Indoor arena in South Carolina, United States

HTC Center, originally known as the Student Recreation and Convocation Center, is a 3,370-seat multi-purpose arena located on the campus of Coastal Carolina University in Conway, South Carolina. It is home to the Coastal Carolina University men's and women's basketball teams and the women's volleyball teams. The arena replaced Kimbel Arena as Coastal Carolina's basketball and volleyball home. On August 2, 2012, Horry Telephone Cooperative purchased the naming rights to the venue.

An earlier planned arena, named YRT2 Arena, was to have opened in 2008. It would have also been home to a future ECHL franchise, the Myrtle Beach Thunderboltz.
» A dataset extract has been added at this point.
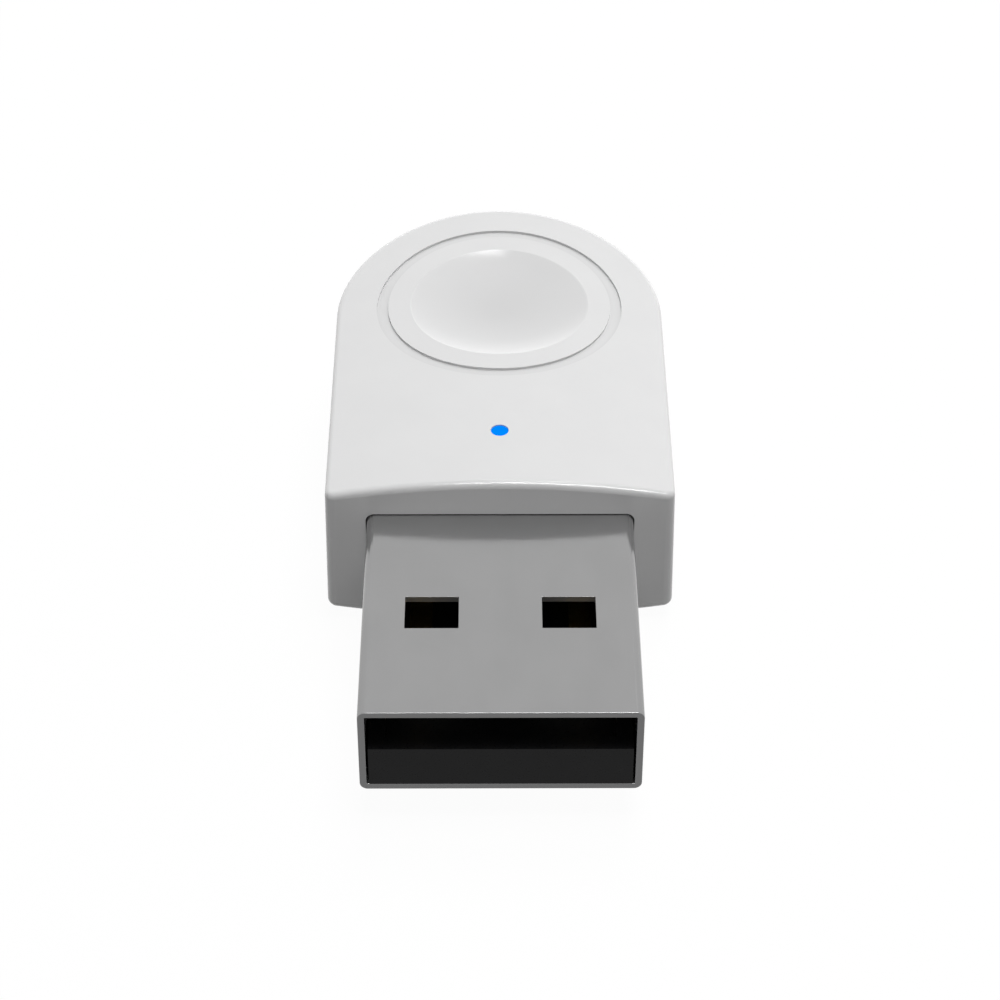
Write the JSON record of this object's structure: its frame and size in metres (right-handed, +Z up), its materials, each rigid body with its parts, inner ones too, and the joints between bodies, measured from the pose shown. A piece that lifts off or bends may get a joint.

Both the men's and women's programs opened the facility with victories. The men defeated the University of Akron 74–70 in overtime on November 9, 2012. The women's program followed with a 58–39 victory against North Carolina Central University on November 12, 2012.

==Features==
The HTC Center features 3,212 seats – 662 chair-back seats on one side of the court behind the team benches, 814 bench-back seats on the other side, about 700 on each end (including one end reserved for students), 40 courtside seats, 35 each in two corner balcony sections that can be rented out each game as a package with catering and then additional seating in the spacious Chanticleer Athletic Foundation and president's suites that run the length of one side.